## START

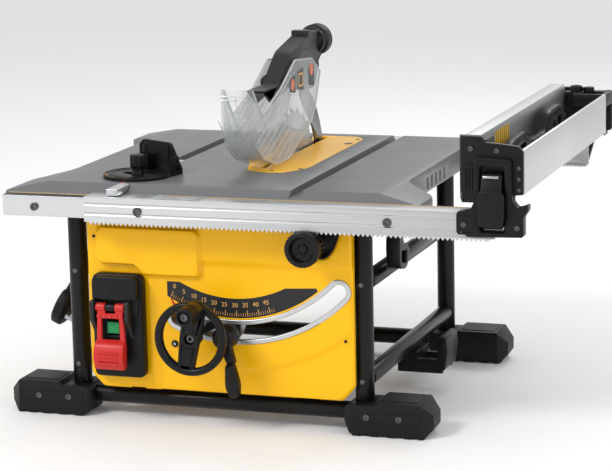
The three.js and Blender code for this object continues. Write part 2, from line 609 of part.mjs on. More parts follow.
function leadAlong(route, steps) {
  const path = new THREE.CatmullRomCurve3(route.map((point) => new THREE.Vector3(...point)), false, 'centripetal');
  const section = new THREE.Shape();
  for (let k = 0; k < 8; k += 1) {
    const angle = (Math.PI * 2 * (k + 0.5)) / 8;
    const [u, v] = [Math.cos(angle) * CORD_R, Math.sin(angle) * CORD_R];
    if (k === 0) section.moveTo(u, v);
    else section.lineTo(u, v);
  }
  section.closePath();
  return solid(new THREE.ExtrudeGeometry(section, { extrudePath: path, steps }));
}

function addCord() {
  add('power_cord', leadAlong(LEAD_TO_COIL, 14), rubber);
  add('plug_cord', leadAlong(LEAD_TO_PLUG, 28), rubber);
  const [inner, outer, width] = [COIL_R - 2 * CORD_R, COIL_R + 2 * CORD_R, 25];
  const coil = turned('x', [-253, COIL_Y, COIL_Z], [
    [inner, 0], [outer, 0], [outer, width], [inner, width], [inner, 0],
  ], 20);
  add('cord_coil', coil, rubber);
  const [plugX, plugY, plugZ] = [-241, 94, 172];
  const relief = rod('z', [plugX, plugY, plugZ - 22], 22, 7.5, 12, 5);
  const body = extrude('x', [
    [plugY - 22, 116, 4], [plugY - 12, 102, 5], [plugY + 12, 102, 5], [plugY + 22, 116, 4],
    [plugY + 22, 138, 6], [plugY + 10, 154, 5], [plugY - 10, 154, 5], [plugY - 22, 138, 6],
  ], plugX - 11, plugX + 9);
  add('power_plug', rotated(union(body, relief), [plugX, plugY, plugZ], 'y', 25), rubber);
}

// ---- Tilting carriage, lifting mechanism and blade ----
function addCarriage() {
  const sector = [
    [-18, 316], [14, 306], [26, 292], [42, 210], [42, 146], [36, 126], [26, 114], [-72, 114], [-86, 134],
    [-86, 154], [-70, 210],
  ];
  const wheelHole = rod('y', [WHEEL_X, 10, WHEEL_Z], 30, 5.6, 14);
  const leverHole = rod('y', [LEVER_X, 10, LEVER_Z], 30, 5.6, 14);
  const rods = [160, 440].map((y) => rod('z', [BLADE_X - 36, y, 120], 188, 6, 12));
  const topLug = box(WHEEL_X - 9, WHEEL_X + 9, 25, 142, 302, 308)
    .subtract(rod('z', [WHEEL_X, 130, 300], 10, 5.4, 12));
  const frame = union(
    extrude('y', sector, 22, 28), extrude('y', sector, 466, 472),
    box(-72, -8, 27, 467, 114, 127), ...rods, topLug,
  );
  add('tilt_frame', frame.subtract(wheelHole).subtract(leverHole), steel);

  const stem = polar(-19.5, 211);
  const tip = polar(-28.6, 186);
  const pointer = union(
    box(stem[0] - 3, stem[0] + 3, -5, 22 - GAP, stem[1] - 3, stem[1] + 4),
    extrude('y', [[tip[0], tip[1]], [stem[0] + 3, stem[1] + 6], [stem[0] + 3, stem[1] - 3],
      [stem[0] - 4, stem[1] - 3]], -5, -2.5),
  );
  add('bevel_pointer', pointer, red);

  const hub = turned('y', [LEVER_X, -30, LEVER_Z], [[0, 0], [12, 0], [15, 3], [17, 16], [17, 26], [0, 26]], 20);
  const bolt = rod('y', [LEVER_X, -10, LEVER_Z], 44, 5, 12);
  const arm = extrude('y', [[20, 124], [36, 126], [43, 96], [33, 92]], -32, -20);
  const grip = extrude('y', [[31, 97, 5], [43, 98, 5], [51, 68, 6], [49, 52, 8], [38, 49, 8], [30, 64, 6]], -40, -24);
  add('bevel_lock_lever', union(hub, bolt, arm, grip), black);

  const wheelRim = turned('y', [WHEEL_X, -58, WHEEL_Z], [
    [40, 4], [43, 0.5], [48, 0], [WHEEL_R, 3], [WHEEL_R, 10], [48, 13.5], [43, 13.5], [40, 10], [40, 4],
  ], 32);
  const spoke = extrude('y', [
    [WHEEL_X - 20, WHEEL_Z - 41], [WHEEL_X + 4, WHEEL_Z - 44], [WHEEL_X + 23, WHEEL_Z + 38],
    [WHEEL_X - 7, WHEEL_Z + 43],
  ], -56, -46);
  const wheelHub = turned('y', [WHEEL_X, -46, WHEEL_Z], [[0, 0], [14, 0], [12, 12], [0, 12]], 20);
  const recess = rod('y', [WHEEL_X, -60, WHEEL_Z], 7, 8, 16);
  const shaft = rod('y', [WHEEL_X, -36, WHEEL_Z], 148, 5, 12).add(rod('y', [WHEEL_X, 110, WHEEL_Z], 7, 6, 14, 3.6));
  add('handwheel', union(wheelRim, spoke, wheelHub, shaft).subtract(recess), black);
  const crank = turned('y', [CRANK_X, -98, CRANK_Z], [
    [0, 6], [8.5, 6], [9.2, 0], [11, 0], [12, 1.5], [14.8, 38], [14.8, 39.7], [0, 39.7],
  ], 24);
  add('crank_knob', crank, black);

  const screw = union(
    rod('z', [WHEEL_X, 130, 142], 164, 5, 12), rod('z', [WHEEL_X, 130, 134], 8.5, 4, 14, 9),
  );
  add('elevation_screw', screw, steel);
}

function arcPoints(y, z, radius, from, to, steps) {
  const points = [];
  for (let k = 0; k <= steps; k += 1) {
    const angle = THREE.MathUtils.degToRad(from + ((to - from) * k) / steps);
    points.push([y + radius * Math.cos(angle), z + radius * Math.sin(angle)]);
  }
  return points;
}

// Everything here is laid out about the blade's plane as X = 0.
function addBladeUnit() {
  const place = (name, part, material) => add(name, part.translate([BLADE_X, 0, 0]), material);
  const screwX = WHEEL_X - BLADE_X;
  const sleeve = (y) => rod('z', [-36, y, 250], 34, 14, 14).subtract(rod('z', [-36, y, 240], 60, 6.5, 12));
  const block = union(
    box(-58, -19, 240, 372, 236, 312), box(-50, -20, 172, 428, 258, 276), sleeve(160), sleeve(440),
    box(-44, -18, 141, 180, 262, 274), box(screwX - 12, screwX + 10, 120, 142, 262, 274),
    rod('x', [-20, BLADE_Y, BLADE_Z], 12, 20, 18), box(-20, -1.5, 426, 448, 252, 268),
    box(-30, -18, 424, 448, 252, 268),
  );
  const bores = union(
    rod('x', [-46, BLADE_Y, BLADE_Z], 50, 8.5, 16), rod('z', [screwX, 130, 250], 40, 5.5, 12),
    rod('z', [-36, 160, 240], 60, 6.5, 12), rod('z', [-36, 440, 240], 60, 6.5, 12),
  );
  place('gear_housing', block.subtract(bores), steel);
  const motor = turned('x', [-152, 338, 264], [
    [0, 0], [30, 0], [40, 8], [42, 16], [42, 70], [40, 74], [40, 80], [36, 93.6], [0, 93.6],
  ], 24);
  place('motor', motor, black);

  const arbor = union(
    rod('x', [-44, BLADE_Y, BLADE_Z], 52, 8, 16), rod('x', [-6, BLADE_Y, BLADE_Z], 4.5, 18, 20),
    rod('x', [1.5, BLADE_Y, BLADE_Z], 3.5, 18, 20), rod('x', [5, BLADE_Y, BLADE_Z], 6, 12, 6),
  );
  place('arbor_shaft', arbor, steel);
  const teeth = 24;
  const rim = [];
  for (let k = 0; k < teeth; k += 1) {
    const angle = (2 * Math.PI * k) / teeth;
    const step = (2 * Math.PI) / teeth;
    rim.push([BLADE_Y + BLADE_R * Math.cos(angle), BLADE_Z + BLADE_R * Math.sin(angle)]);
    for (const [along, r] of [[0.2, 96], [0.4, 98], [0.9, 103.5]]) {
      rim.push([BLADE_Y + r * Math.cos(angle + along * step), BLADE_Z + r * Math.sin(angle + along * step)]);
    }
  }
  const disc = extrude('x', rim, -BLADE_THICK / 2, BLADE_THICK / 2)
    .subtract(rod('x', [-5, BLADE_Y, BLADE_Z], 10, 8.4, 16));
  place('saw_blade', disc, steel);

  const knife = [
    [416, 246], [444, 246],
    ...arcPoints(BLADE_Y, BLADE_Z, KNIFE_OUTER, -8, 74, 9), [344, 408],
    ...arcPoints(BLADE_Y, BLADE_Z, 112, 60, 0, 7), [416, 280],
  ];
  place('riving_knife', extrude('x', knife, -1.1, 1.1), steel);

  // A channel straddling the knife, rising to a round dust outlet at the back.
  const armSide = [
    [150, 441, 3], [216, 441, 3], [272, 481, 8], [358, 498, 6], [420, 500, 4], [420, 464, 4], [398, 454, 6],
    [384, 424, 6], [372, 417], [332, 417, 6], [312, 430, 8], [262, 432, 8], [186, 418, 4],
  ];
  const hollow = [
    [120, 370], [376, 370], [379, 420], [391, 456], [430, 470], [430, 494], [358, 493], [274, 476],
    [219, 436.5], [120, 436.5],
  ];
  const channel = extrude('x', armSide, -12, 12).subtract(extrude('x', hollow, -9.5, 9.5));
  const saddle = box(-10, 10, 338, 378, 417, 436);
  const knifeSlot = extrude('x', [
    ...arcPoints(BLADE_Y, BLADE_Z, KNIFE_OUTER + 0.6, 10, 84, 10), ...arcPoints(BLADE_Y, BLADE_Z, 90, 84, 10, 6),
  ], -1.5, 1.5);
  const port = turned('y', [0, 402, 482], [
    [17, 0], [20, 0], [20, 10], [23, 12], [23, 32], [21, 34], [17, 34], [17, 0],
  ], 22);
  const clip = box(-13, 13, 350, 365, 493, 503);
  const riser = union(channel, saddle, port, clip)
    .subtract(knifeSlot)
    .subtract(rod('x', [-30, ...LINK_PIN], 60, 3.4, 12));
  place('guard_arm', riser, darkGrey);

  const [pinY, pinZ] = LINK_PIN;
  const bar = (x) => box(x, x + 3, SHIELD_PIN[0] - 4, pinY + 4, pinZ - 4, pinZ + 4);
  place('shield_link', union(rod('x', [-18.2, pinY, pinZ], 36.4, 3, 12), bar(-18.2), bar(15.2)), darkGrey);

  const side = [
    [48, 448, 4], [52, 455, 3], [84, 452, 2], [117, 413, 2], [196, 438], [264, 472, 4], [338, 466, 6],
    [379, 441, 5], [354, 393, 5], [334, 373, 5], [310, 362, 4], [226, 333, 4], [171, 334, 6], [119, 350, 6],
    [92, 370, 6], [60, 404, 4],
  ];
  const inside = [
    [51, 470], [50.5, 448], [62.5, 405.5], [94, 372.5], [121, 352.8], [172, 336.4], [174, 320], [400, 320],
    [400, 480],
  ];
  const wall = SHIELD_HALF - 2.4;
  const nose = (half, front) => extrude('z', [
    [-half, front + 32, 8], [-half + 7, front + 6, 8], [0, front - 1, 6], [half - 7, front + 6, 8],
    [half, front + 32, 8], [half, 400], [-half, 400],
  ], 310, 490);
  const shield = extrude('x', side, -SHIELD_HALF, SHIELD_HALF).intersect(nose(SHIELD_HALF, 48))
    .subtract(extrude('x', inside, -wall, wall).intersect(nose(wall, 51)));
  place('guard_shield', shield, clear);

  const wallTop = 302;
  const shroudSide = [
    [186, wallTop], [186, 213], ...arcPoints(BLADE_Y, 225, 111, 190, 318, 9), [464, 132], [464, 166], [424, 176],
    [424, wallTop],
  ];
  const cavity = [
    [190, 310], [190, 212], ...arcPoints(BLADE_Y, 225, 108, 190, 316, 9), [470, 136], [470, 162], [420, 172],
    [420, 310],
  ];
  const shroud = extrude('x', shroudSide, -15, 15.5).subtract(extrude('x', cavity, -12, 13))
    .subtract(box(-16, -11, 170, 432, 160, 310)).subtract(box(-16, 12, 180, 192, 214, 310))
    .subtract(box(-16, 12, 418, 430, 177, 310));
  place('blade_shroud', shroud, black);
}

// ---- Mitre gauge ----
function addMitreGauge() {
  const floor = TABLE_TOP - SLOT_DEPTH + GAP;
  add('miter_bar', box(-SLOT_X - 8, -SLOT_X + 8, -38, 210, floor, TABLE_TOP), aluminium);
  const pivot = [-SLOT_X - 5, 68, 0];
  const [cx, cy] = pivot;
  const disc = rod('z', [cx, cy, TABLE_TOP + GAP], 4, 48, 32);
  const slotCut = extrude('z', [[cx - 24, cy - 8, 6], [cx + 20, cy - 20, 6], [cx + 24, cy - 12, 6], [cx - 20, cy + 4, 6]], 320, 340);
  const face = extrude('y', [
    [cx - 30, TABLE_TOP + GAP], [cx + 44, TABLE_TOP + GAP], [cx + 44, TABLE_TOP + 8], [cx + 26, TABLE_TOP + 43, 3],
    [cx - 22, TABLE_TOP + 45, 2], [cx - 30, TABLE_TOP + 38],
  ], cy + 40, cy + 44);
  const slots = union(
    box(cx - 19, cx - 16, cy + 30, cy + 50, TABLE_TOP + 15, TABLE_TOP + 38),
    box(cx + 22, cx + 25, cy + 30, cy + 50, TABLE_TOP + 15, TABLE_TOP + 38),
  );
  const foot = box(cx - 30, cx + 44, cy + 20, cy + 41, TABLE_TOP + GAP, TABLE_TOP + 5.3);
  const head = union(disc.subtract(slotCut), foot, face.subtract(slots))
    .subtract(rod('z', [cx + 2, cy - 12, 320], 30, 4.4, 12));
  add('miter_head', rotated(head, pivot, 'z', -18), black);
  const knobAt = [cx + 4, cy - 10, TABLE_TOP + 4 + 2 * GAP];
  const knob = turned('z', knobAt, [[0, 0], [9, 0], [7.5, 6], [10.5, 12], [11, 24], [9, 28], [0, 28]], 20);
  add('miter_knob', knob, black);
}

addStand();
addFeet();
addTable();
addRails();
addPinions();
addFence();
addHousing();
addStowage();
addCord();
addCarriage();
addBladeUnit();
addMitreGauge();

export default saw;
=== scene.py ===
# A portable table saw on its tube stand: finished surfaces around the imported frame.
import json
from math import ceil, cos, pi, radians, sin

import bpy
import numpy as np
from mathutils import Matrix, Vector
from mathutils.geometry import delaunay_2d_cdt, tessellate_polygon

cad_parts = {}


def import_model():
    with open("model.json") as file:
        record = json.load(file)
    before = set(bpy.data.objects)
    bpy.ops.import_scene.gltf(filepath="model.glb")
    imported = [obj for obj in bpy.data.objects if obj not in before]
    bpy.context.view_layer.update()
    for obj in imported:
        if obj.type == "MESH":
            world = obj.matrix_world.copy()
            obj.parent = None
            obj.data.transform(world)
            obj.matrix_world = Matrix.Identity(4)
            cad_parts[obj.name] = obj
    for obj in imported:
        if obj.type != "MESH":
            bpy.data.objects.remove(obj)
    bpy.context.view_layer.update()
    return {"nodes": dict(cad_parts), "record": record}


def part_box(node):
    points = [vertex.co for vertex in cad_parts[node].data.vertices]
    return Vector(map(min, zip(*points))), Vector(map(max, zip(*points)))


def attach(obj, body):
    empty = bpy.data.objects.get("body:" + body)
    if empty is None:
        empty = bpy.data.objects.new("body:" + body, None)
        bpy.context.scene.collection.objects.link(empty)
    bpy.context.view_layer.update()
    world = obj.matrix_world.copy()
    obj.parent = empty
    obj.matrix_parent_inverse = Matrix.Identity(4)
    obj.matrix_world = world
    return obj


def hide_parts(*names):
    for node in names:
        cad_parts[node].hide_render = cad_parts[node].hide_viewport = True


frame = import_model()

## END

Do this: Retype only what lies between the line bearing "addStand();" and the line bearing "cad_parts[node].hide_render = cad_parts[node].hide_viewport", keeping both of those lines.

Solution for this task:
addStand();
addFeet();
addTable();
addRails();
addPinions();
addFence();
addHousing();
addStowage();
addCord();
addCarriage();
addBladeUnit();
addMitreGauge();

export default saw;
=== scene.py ===
# A portable table saw on its tube stand: finished surfaces around the imported frame.
import json
from math import ceil, cos, pi, radians, sin

import bpy
import numpy as np
from mathutils import Matrix, Vector
from mathutils.geometry import delaunay_2d_cdt, tessellate_polygon

cad_parts = {}


def import_model():
    with open("model.json") as file:
        record = json.load(file)
    before = set(bpy.data.objects)
    bpy.ops.import_scene.gltf(filepath="model.glb")
    imported = [obj for obj in bpy.data.objects if obj not in before]
    bpy.context.view_layer.update()
    for obj in imported:
        if obj.type == "MESH":
            world = obj.matrix_world.copy()
            obj.parent = None
            obj.data.transform(world)
            obj.matrix_world = Matrix.Identity(4)
            cad_parts[obj.name] = obj
    for obj in imported:
        if obj.type != "MESH":
            bpy.data.objects.remove(obj)
    bpy.context.view_layer.update()
    return {"nodes": dict(cad_parts), "record": record}


def part_box(node):
    points = [vertex.co for vertex in cad_parts[node].data.vertices]
    return Vector(map(min, zip(*points))), Vector(map(max, zip(*points)))


def attach(obj, body):
    empty = bpy.data.objects.get("body:" + body)
    if empty is None:
        empty = bpy.data.objects.new("body:" + body, None)
        bpy.context.scene.collection.objects.link(empty)
    bpy.context.view_layer.update()
    world = obj.matrix_world.copy()
    obj.parent = empty
    obj.matrix_parent_inverse = Matrix.Identity(4)
    obj.matrix_world = world
    return obj


def hide_parts(*names):
    for node in names:
        cad_parts[node].hide_render = cad_parts[node].hide_viewport = True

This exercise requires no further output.